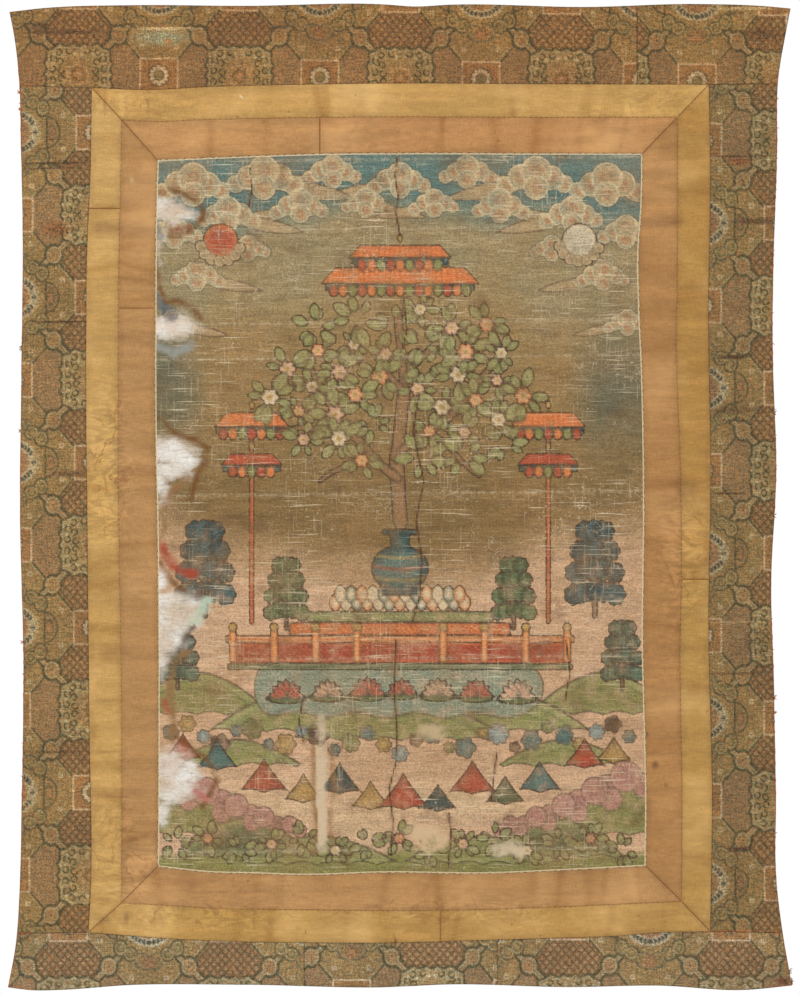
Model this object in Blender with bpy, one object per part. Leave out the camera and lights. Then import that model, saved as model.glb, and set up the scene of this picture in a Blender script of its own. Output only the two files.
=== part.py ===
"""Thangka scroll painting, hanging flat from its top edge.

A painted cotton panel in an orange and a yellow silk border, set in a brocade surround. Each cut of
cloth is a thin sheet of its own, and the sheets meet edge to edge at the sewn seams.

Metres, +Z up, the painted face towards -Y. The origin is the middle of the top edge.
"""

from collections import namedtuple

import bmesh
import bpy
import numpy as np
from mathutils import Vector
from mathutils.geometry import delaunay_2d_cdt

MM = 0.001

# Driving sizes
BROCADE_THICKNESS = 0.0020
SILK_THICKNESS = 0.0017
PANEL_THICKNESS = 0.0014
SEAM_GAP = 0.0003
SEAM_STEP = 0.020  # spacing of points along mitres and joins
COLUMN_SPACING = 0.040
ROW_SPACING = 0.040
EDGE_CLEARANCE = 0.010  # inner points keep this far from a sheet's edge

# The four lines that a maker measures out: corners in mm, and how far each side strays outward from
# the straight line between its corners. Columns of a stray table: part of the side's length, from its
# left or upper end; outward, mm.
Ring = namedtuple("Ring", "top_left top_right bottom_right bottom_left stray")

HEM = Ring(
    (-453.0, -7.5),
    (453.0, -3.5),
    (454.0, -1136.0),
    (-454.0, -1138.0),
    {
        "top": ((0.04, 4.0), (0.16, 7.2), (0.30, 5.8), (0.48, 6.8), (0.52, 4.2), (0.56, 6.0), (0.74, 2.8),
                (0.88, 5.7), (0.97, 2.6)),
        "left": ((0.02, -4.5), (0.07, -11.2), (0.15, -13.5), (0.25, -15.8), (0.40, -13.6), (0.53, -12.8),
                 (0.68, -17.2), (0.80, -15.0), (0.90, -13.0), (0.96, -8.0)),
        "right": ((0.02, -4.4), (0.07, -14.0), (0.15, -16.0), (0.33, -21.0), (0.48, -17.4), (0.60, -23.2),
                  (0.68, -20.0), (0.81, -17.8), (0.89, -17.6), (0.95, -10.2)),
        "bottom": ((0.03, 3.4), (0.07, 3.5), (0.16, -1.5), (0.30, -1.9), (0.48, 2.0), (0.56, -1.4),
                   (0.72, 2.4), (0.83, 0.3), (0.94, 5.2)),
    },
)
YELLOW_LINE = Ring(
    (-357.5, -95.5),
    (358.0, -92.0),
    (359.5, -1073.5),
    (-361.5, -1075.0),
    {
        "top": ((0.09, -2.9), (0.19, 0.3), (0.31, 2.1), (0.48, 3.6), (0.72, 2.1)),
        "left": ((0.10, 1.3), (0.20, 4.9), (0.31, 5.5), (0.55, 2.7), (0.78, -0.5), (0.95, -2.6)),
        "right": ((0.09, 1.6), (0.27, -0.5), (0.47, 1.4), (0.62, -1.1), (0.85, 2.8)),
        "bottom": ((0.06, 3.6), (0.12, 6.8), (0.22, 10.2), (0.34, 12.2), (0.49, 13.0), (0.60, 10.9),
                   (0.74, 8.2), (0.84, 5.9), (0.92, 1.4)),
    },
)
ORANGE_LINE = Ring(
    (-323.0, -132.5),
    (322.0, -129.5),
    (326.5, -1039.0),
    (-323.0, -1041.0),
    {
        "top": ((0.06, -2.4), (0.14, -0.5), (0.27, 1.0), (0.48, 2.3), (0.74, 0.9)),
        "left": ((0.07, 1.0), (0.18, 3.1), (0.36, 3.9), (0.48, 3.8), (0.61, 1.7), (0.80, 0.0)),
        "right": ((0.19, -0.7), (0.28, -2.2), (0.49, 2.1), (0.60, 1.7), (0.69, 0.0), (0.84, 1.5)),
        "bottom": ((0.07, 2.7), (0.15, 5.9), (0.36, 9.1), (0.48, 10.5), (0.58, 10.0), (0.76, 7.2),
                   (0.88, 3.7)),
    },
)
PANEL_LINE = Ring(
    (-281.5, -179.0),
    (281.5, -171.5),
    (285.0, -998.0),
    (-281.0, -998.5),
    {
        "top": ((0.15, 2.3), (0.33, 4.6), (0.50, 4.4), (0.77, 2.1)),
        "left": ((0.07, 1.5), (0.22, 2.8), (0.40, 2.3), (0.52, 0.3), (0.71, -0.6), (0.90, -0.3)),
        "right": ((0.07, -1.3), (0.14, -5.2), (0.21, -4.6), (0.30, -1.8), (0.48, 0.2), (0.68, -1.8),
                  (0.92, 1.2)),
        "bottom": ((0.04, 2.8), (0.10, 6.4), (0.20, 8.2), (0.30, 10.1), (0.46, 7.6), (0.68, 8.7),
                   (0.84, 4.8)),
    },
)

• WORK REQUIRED
Extract each line of the listing above, copying it word for word.

• SOLUTION FOR THIS PROBLEM
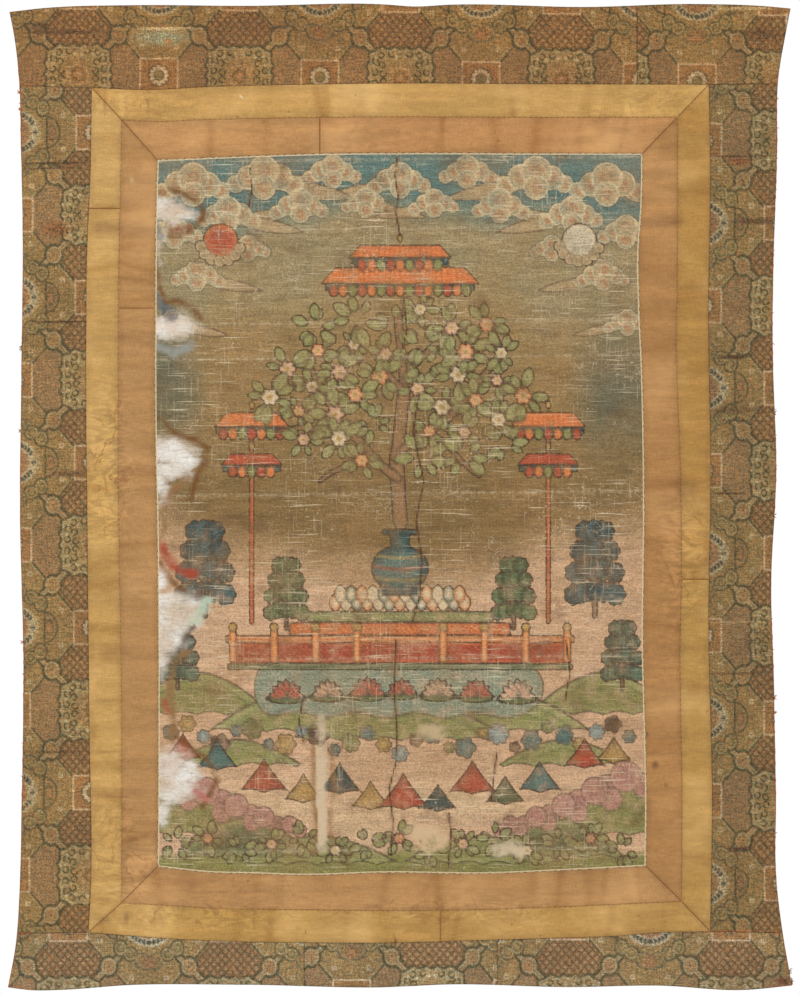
Model this object in Blender with bpy, one object per part. Leave out the camera and lights. Then import that model, saved as model.glb, and set up the scene of this picture in a Blender script of its own. Output only the two files.
=== part.py ===
"""Thangka scroll painting, hanging flat from its top edge.

A painted cotton panel in an orange and a yellow silk border, set in a brocade surround. Each cut of
cloth is a thin sheet of its own, and the sheets meet edge to edge at the sewn seams.

Metres, +Z up, the painted face towards -Y. The origin is the middle of the top edge.
"""

from collections import namedtuple

import bmesh
import bpy
import numpy as np
from mathutils import Vector
from mathutils.geometry import delaunay_2d_cdt

MM = 0.001

# Driving sizes
BROCADE_THICKNESS = 0.0020
SILK_THICKNESS = 0.0017
PANEL_THICKNESS = 0.0014
SEAM_GAP = 0.0003
SEAM_STEP = 0.020  # spacing of points along mitres and joins
COLUMN_SPACING = 0.040
ROW_SPACING = 0.040
EDGE_CLEARANCE = 0.010  # inner points keep this far from a sheet's edge

# The four lines that a maker measures out: corners in mm, and how far each side strays outward from
# the straight line between its corners. Columns of a stray table: part of the side's length, from its
# left or upper end; outward, mm.
Ring = namedtuple("Ring", "top_left top_right bottom_right bottom_left stray")

HEM = Ring(
    (-453.0, -7.5),
    (453.0, -3.5),
    (454.0, -1136.0),
    (-454.0, -1138.0),
    {
        "top": ((0.04, 4.0), (0.16, 7.2), (0.30, 5.8), (0.48, 6.8), (0.52, 4.2), (0.56, 6.0), (0.74, 2.8),
                (0.88, 5.7), (0.97, 2.6)),
        "left": ((0.02, -4.5), (0.07, -11.2), (0.15, -13.5), (0.25, -15.8), (0.40, -13.6), (0.53, -12.8),
                 (0.68, -17.2), (0.80, -15.0), (0.90, -13.0), (0.96, -8.0)),
        "right": ((0.02, -4.4), (0.07, -14.0), (0.15, -16.0), (0.33, -21.0), (0.48, -17.4), (0.60, -23.2),
                  (0.68, -20.0), (0.81, -17.8), (0.89, -17.6), (0.95, -10.2)),
        "bottom": ((0.03, 3.4), (0.07, 3.5), (0.16, -1.5), (0.30, -1.9), (0.48, 2.0), (0.56, -1.4),
                   (0.72, 2.4), (0.83, 0.3), (0.94, 5.2)),
    },
)
YELLOW_LINE = Ring(
    (-357.5, -95.5),
    (358.0, -92.0),
    (359.5, -1073.5),
    (-361.5, -1075.0),
    {
        "top": ((0.09, -2.9), (0.19, 0.3), (0.31, 2.1), (0.48, 3.6), (0.72, 2.1)),
        "left": ((0.10, 1.3), (0.20, 4.9), (0.31, 5.5), (0.55, 2.7), (0.78, -0.5), (0.95, -2.6)),
        "right": ((0.09, 1.6), (0.27, -0.5), (0.47, 1.4), (0.62, -1.1), (0.85, 2.8)),
        "bottom": ((0.06, 3.6), (0.12, 6.8), (0.22, 10.2), (0.34, 12.2), (0.49, 13.0), (0.60, 10.9),
                   (0.74, 8.2), (0.84, 5.9), (0.92, 1.4)),
    },
)
ORANGE_LINE = Ring(
    (-323.0, -132.5),
    (322.0, -129.5),
    (326.5, -1039.0),
    (-323.0, -1041.0),
    {
        "top": ((0.06, -2.4), (0.14, -0.5), (0.27, 1.0), (0.48, 2.3), (0.74, 0.9)),
        "left": ((0.07, 1.0), (0.18, 3.1), (0.36, 3.9), (0.48, 3.8), (0.61, 1.7), (0.80, 0.0)),
        "right": ((0.19, -0.7), (0.28, -2.2), (0.49, 2.1), (0.60, 1.7), (0.69, 0.0), (0.84, 1.5)),
        "bottom": ((0.07, 2.7), (0.15, 5.9), (0.36, 9.1), (0.48, 10.5), (0.58, 10.0), (0.76, 7.2),
                   (0.88, 3.7)),
    },
)
PANEL_LINE = Ring(
    (-281.5, -179.0),
    (281.5, -171.5),
    (285.0, -998.0),
    (-281.0, -998.5),
    {
        "top": ((0.15, 2.3), (0.33, 4.6), (0.50, 4.4), (0.77, 2.1)),
        "left": ((0.07, 1.5), (0.22, 2.8), (0.40, 2.3), (0.52, 0.3), (0.71, -0.6), (0.90, -0.3)),
        "right": ((0.07, -1.3), (0.14, -5.2), (0.21, -4.6), (0.30, -1.8), (0.48, 0.2), (0.68, -1.8),
                  (0.92, 1.2)),
        "bottom": ((0.04, 2.8), (0.10, 6.4), (0.20, 8.2), (0.30, 10.1), (0.46, 7.6), (0.68, 8.7),
                   (0.84, 4.8)),
    },
)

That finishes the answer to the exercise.